> [WORK INSTRUCTIONS] Only lines holding the string "rigid" are wanted; copy each one from the material.

====

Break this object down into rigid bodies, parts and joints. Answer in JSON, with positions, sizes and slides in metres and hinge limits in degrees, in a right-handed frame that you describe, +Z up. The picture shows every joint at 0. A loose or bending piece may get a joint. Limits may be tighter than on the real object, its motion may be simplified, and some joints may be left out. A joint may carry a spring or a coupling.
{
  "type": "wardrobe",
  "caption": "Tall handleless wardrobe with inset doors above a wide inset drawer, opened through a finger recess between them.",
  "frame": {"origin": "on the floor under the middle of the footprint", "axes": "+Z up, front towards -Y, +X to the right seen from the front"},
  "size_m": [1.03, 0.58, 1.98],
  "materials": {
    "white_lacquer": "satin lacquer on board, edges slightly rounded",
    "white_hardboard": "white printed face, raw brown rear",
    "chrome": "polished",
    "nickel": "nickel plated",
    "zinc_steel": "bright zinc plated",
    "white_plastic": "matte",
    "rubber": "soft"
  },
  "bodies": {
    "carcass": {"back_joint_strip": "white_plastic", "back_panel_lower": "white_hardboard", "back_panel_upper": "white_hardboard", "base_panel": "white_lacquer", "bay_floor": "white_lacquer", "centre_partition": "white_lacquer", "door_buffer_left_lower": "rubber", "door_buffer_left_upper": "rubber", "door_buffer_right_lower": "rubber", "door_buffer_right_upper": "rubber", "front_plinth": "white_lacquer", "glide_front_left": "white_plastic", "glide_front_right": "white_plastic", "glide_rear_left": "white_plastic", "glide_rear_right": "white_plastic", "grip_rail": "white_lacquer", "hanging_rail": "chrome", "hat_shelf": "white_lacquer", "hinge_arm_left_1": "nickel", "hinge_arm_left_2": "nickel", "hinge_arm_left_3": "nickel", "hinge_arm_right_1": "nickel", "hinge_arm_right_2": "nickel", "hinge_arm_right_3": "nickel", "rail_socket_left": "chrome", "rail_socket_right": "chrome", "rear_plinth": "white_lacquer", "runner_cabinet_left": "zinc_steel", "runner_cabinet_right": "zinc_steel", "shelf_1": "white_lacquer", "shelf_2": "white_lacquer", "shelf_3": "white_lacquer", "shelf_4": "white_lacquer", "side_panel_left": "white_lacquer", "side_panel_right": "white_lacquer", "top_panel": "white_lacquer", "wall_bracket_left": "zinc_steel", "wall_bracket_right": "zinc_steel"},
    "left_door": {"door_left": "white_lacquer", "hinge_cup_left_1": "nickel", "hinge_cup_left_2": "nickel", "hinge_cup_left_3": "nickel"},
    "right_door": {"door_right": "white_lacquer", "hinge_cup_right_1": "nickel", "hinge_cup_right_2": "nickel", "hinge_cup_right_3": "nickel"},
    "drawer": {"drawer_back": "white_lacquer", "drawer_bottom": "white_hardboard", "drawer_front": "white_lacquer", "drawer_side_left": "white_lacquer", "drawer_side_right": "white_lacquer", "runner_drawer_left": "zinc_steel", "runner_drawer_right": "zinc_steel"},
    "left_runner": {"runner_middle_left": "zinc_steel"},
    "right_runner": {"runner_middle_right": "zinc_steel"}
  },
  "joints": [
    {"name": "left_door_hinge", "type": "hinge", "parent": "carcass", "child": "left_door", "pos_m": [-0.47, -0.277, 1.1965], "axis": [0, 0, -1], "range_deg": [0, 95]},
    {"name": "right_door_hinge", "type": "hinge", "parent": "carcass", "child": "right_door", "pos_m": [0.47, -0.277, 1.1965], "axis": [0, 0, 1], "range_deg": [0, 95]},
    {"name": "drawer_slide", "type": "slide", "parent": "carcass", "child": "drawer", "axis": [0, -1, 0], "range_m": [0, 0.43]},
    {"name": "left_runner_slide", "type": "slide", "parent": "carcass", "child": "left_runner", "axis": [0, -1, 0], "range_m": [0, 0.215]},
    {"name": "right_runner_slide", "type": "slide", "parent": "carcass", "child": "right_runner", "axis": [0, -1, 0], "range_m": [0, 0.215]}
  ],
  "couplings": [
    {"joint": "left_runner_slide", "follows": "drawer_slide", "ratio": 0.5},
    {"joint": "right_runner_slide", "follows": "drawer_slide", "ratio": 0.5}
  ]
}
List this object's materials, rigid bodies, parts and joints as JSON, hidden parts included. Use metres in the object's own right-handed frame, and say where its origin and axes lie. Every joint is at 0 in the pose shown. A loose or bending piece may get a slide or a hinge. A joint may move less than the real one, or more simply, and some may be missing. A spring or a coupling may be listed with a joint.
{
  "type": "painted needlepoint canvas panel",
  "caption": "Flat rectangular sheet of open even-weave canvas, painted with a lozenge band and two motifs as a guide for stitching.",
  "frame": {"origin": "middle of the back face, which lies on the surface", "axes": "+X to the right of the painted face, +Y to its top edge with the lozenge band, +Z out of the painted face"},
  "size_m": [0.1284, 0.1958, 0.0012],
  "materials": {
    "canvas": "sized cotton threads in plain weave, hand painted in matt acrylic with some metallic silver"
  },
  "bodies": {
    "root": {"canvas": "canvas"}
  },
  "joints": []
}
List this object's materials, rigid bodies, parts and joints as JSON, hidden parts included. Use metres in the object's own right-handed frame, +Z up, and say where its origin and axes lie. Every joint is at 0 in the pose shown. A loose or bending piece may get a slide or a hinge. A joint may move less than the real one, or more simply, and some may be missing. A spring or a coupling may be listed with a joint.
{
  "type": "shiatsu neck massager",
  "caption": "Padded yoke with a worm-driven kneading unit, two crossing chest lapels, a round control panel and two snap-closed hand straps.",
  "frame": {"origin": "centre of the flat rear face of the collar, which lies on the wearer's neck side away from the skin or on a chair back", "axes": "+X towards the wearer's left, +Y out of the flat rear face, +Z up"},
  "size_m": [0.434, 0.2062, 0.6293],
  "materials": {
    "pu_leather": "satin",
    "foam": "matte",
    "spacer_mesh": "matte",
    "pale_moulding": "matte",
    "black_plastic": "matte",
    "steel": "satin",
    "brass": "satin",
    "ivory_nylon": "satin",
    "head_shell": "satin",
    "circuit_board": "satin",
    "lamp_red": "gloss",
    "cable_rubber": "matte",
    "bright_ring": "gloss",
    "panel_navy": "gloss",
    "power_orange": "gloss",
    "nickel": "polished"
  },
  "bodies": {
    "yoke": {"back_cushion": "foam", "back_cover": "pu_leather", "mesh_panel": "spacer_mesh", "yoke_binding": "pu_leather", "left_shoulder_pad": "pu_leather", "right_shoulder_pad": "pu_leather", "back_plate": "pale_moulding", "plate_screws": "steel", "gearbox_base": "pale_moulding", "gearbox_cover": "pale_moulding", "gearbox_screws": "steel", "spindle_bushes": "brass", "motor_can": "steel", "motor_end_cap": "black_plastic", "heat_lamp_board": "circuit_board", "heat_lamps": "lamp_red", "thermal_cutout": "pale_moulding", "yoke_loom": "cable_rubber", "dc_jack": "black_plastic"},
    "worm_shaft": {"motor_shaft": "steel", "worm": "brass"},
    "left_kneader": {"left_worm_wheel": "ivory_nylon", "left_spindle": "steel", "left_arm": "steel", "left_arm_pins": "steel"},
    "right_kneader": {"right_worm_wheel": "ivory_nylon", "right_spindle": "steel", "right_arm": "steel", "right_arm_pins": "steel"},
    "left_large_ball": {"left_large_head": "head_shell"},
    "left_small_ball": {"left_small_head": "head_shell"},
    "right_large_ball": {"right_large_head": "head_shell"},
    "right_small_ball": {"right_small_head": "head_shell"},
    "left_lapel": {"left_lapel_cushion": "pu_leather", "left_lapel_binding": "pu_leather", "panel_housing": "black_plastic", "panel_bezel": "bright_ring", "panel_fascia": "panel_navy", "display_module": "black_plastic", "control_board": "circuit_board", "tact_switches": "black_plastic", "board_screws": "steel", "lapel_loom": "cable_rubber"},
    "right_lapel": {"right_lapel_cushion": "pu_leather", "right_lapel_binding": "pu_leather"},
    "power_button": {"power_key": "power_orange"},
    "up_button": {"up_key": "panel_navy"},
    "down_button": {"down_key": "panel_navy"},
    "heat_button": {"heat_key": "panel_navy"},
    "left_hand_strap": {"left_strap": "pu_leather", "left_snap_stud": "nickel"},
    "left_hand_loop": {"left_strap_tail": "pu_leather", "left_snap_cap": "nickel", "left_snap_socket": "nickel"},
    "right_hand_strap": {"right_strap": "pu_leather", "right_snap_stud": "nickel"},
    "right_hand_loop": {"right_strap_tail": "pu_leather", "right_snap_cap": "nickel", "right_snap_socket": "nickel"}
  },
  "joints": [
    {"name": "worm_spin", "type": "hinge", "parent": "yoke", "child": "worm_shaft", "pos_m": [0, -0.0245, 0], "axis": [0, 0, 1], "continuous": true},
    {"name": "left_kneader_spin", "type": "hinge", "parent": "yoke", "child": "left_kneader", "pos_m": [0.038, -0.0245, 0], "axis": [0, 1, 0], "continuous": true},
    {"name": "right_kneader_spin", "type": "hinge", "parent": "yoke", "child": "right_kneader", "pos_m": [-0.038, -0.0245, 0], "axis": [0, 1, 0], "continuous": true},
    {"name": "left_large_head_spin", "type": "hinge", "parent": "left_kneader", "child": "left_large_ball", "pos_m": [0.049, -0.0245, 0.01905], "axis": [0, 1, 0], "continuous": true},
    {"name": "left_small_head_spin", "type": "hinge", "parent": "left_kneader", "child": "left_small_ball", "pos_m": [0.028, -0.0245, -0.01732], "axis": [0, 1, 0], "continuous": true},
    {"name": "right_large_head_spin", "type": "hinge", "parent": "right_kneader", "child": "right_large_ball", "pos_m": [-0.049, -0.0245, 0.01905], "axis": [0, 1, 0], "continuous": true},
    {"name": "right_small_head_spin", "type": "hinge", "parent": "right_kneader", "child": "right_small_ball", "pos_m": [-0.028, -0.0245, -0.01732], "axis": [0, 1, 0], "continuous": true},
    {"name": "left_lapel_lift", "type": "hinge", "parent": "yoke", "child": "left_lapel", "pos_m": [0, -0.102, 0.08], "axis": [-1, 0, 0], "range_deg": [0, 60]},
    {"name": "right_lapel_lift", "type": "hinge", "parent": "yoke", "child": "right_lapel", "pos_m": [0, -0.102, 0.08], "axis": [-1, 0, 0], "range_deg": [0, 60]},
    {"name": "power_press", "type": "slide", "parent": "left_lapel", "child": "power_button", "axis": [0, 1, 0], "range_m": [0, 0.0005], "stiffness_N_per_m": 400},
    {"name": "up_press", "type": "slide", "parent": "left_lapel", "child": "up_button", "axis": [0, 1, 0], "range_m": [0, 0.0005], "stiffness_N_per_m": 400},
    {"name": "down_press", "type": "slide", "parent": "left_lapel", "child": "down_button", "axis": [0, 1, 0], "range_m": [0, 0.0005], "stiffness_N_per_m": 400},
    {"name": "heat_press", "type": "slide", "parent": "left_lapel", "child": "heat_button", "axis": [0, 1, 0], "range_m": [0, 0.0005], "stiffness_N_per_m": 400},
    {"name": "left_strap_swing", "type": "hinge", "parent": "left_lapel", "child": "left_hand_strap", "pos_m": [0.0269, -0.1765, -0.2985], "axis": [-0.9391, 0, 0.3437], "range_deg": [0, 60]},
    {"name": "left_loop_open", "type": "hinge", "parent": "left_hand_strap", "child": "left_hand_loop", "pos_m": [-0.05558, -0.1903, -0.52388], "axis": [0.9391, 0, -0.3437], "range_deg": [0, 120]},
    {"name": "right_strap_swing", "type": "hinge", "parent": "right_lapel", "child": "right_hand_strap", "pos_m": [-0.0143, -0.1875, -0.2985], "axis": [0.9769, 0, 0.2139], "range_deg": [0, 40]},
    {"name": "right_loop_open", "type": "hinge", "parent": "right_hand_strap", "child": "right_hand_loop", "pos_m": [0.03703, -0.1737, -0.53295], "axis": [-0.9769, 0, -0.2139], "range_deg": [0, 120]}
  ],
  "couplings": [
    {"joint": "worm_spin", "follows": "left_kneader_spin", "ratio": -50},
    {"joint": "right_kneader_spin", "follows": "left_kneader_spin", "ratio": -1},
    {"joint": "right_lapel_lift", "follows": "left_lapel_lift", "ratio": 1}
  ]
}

====

> [COMPLETED EXERCISE]
Break this object down into rigid bodies, parts and joints. Answer in JSON, with positions, sizes and slides in metres and hinge limits in degrees, in a right-handed frame that you describe, +Z up. The picture shows every joint at 0. A loose or bending piece may get a joint. Limits may be tighter than on the real object, its motion may be simplified, and some joints may be left out. A joint may carry a spring or a coupling.
List this object's materials, rigid bodies, parts and joints as JSON, hidden parts included. Use metres in the object's own right-handed frame, and say where its origin and axes lie. Every joint is at 0 in the pose shown. A loose or bending piece may get a slide or a hinge. A joint may move less than the real one, or more simply, and some may be missing. A spring or a coupling may be listed with a joint.
List this object's materials, rigid bodies, parts and joints as JSON, hidden parts included. Use metres in the object's own right-handed frame, +Z up, and say where its origin and axes lie. Every joint is at 0 in the pose shown. A loose or bending piece may get a slide or a hinge. A joint may move less than the real one, or more simply, and some may be missing. A spring or a coupling may be listed with a joint.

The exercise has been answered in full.